A mangel chopper! HA! HA!!!

(I hope I'm right... heehee)

In Christ,


Anonymous said...

Hay rake?

foutfolk said...

A hoe of sorts that creates grooves (rows) for plants like strawberries. When drug through the dirt, it leaves a raised bed.

TNfarmgirl said...

My boys have had fun with this one - here is what we came up with...
Chopper for "mash" or silage
Part of large butter churn
HUGE brand for cattle :)

PS we found our own strange tool at an auction....will post after we find out what it is

Herrick Kimball said...

Okay, it is a chopper.

Not for hay, not for mangles, not for silage.

It was used to chop a vegetable that I'm told was commonly grown to feed cattle in the 1800s. This vegetable needed to be chopped because it was otherwise too big for the animals to eat. This vegetable is still grown but I don't think anyone feeds it to their cattle.
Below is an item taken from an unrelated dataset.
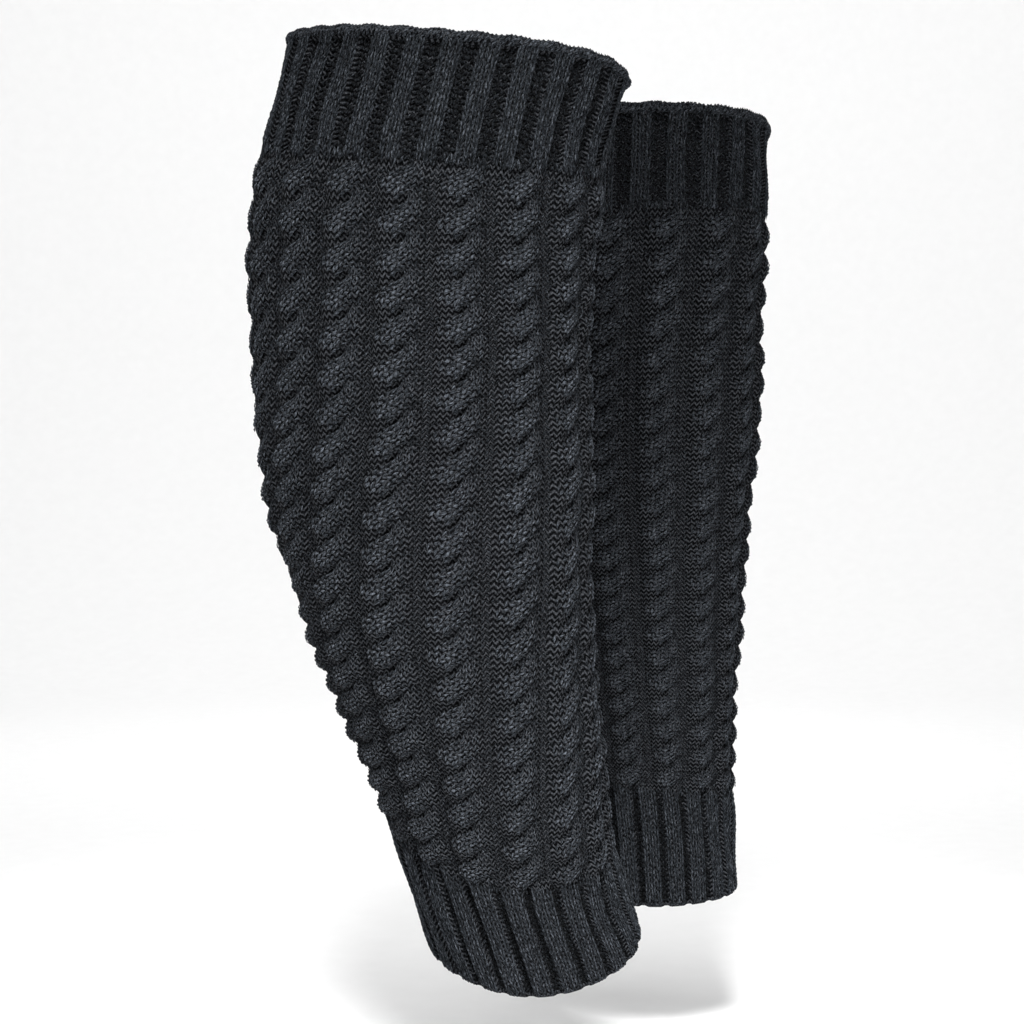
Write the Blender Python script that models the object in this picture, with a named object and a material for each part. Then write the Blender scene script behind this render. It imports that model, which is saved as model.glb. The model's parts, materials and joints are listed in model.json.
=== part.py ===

I once grew this vegetable and a friend of mine who had pigs took all I didn't want. The pigs loved it.

So any further guesses?

Grady Phelan said...

Pumpkin Chopper? Watermelon?

I read your article and decided to go to the Steam Pageant myself...What an awesome show. I looked for the tool but didn't find it...I was going to ask the owner so I could give a awesome answer...No such luck.

Grady Phelan

Herrick Kimball said...

Hi Grady,

You got it. The tool is a pumpkin chopper. At least that is what the vendor told me. He seemed like a knowledgeable person and I do know that pumpkins were commonly grown by farmers as cattle feed.

I have a collection of old farmer's almanacs, many from the 1800s, and one of them discusses the growing of pumpkins for feed.

I'm glad you enjoyed the show.

Marci said...

That is very interesting. Pumpkins are so good for your animals, especially if they get the seeds.

Ozark Nick said...

I just recently purchased a bucksaw for sawing logs into firewood lengths for my wood stove.

I was wondering if you would write a little bit about how to use a bucksaw. I've gleaned a couple of tips that've made my sawing much much easier and I'm sure there must be more such tips out there.